Justice Banks-Smith held that a clear or apparent error was not a mandatory precondition to remittal. The Court reviewed the authorities and accepted that they refer to a spectrum of matters that may justify sending a report back, including error, apparent error, possible error, internal inconsistency, uncertainty of meaning and possible misconception. Those descriptions were not treated as rigid limits on the Court's power.

The Court said it was enough that there be an ambiguity, uncertainty or misapprehension of sufficient importance to the reasoning process such that remittal was likely to facilitate the just and efficient determination of the issue. Applying that approach, the Court was persuaded there were sufficient concerns about the meaning ascribed to "real discount rate" to support remittal.

The Court therefore ordered, under r 28.67(1)(b) and (c) read with r 1.40, that the referee provide an explanation by way of a further report considering and responding to the parties' proposed questions. The referee was also given the powers set out in the earlier March 2024 orders for the purpose of the further report. The parties were, in the first instance, jointly and severally liable for the referee's fees for the further report. Costs were otherwise reserved, and liberty was given to the referee and the parties to seek directions on 48 hours' notice.

Importantly, the Court did not decide whether the referee had in fact made the alleged discount-rate error. It decided only that clarification should be sought before the Court determined whether to adopt the report.

Why the Court took that course

A central theme in the reasons was the proper role of a referee. The Court said a report is obtained in aid of the due administration of justice, and the Court retains control over whether to adopt it. The reference process is meant to provide a practical alternative to having every technical issue fought through orthodox litigation.

Justice Banks-Smith considered it would partially negate the purpose of the reference if the Court had to spend substantial time trying to gain the same level of technical knowledge as the referee on the discount-rate issue just to work out whether there had been an error and, if so, what kind of error it was. The Court was already engaged in the significant task of determining liability, while the rationale for the reference was to separate out complex quantum issues for a referee with appropriate time and expertise.

The Court also considered the issue to be discrete, technical and important enough to justify clarification. The referee had heard the quantum evidence, written the report and was best placed to explain what was meant. The Court noted that there was some urgency in dealing with the issue while the referee remained relatively familiar with the complexities of the matter.

The judgment also addressed fairness. The AkzoNobel side argued there was a fairness issue in permitting a reopening of the question. The Court rejected the idea that this concern prevented remittal. Where there is speculation about what the referee intended by particular words, the Court considered the obvious and efficient course was to ask the referee directly. Because a referee's report is not binding unless adopted by the Court, seeking clarification before adoption can minimise the risk of unintended mistakes or ambiguities having serious consequences for the parties.

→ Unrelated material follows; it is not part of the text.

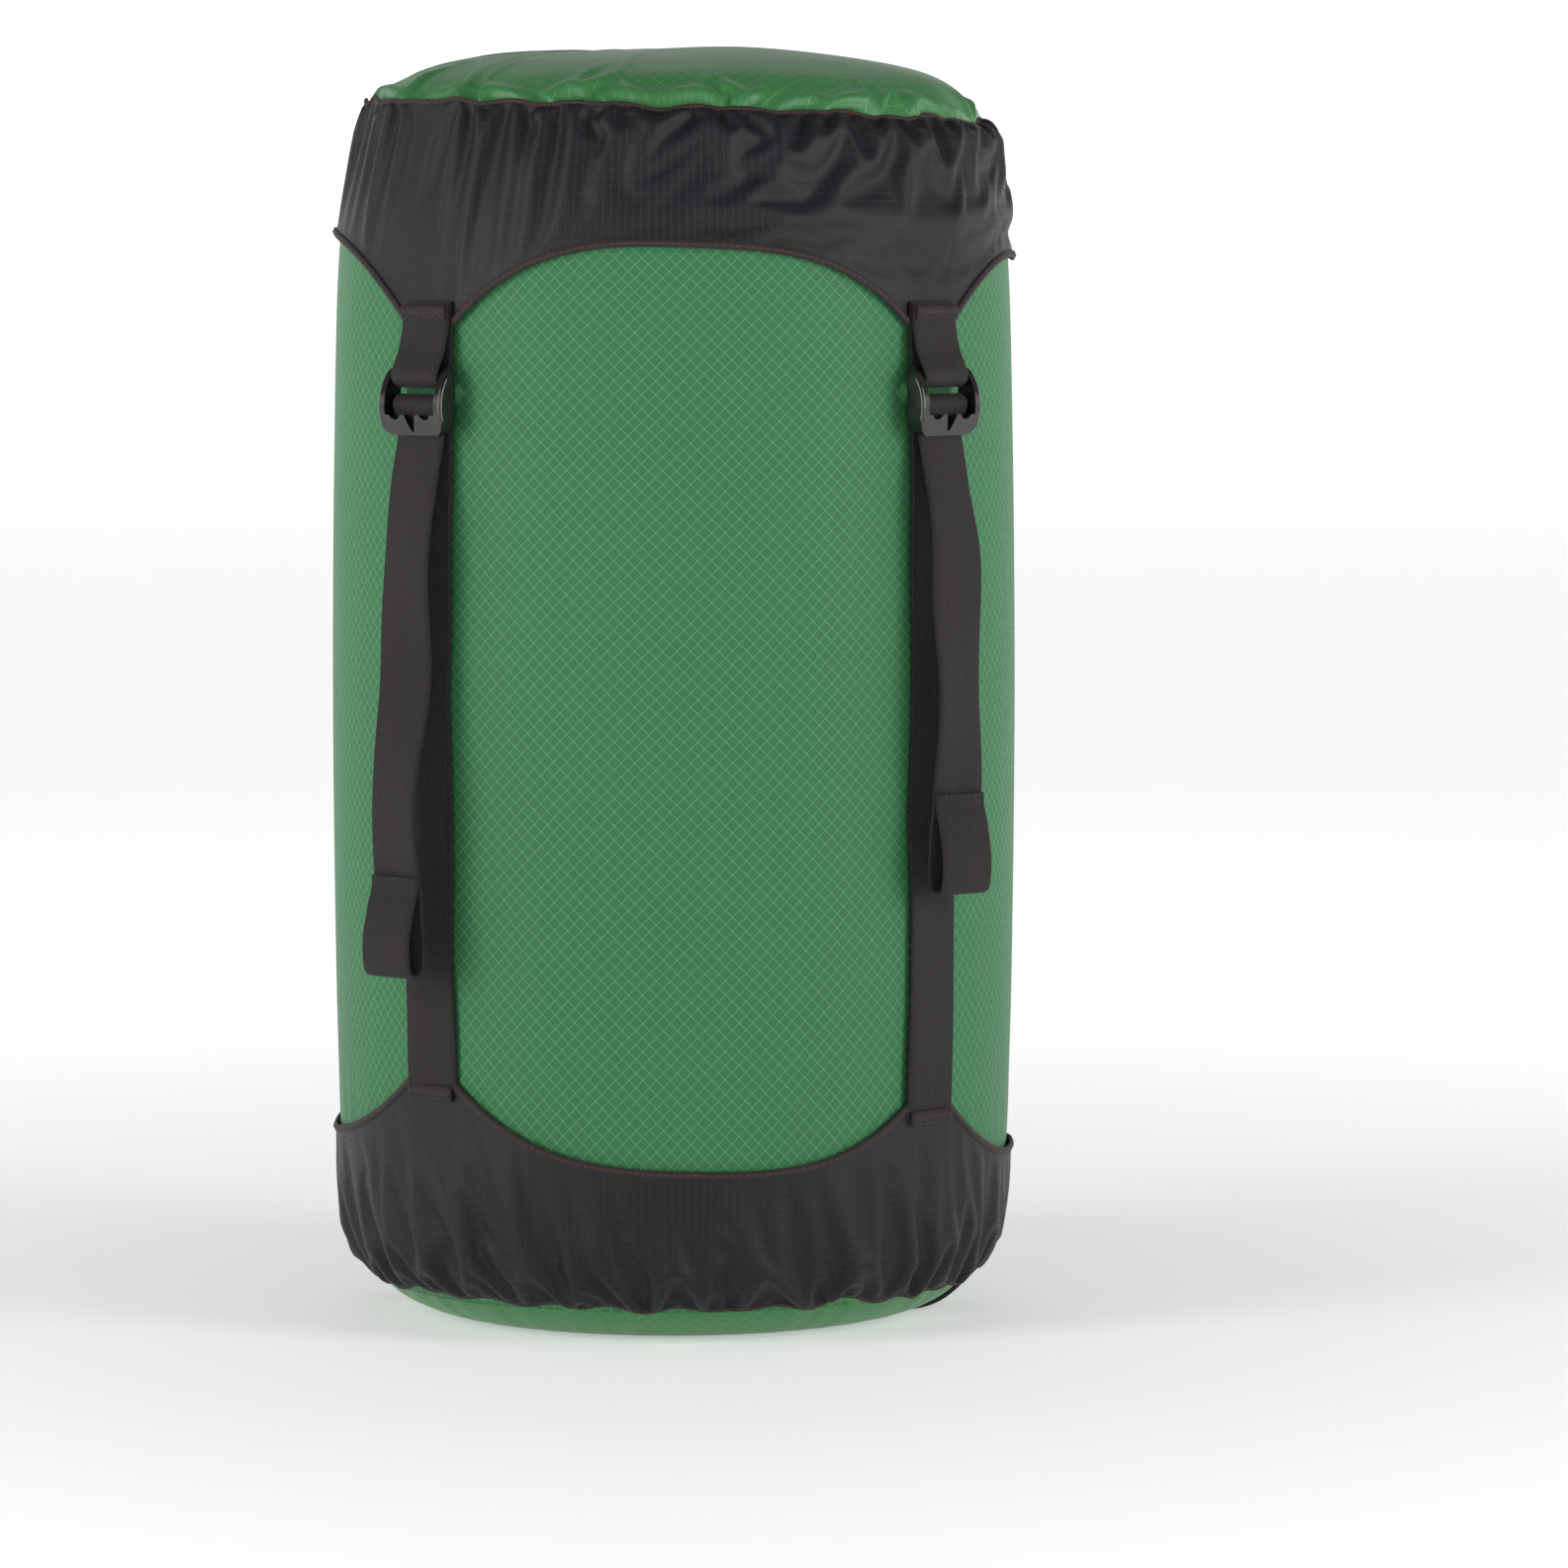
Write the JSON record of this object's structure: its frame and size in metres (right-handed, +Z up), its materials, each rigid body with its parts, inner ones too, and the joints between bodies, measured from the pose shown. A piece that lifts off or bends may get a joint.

At the same time, the Court made clear that not every minor dispute should be remitted. Courts will not ordinarily reconsider disputed factual questions where there was material sufficient to support the referee's conclusion, and they will not usually interfere with findings based on a choice between conflicting evidence. The power exists to be used when appropriate, not indiscriminately.

How businesses should read it

For most businesses, the practical value of this case lies in how to handle technical reports in litigation. If your dispute involves expert modelling, future costs, valuation assumptions, discount rates or rectification calculations, a referee or similar process can strongly influence the eventual outcome. This decision shows that the Court may prefer targeted clarification over forcing the parties into a blunt choice between full adoption and full rejection.

The useful lesson is to be precise. INPEX did not simply say the result felt wrong. It identified a specific concept, the meaning of "real discount rate", and explained why the concept might have affected the calculation. That kind of focused challenge is more likely to attract procedural relief than a broad complaint that the report is unsatisfactory.

Businesses should also note the limits of the decision. It does not create a free-standing right to rerun expert disputes whenever a party is unhappy. The Court emphasised proportionality, efficiency and the need for the issue to be sufficiently important to the reasoning process. A minor disagreement or an attempt to relitigate factual choices will usually not be enough.

In practice, if your business receives an expert or referee report in a court process, review it for internal consistency, terminology, assumptions and links between evidence and conclusion. If there is a concern, ask whether it is a discrete point that the original decision-maker can clarify quickly and fairly. That may be more effective than trying to turn the adoption hearing into a second full trial on the same technical material.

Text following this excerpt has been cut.